= Templar Channel =

Templar Channel is a channel in the Clayoquot Sound region of the west coast of Vancouver Island, British Columbia, Canada, lying between Lennard Island and Wickaninnish Island just northwest of the town of Tofino. An anchor was found in the channel that is possibly from the wreck of the Tonquin, an American trading ship that was destroyed in the area in 1811.

==Name origin==
The channel was named in 1861 by Capt Richards of the Royal Navy after the yacht Templar or the Royal Thames Yacht Club. A 20-ton cutter, it was brought out to the Northwest Coast of North America on the deck of the barque Athelstan and was to make the first yachting trip around Vancouver Island, sailed by Lieut. Charles Edward Barrett-Lennard, the yacht's original owner, and another ex-military officer, Capt.

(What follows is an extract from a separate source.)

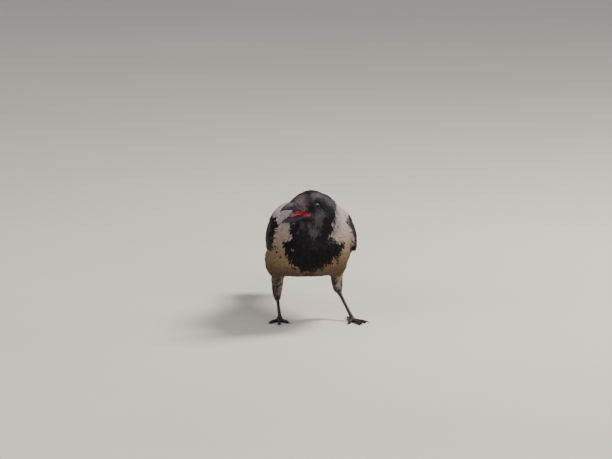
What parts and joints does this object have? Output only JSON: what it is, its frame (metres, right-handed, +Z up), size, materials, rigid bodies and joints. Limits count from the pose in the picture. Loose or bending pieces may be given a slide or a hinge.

Napoleon Fitzstubbs. Barrett-Lennard's account of the cruise, which lasted two and a half months, was published in 1862 as "Travels in British Columbia, including a yacht voyage around Vancouver Island". It was later sold to Messrs. Henderson and Burnaby of Victoria.

==Demise==
On January 22, 1862, the Templar left Victoria on a trading cruise, but sought anchorage in Foul Bay (Gonzales Bay) in a heavy gale, and was lost.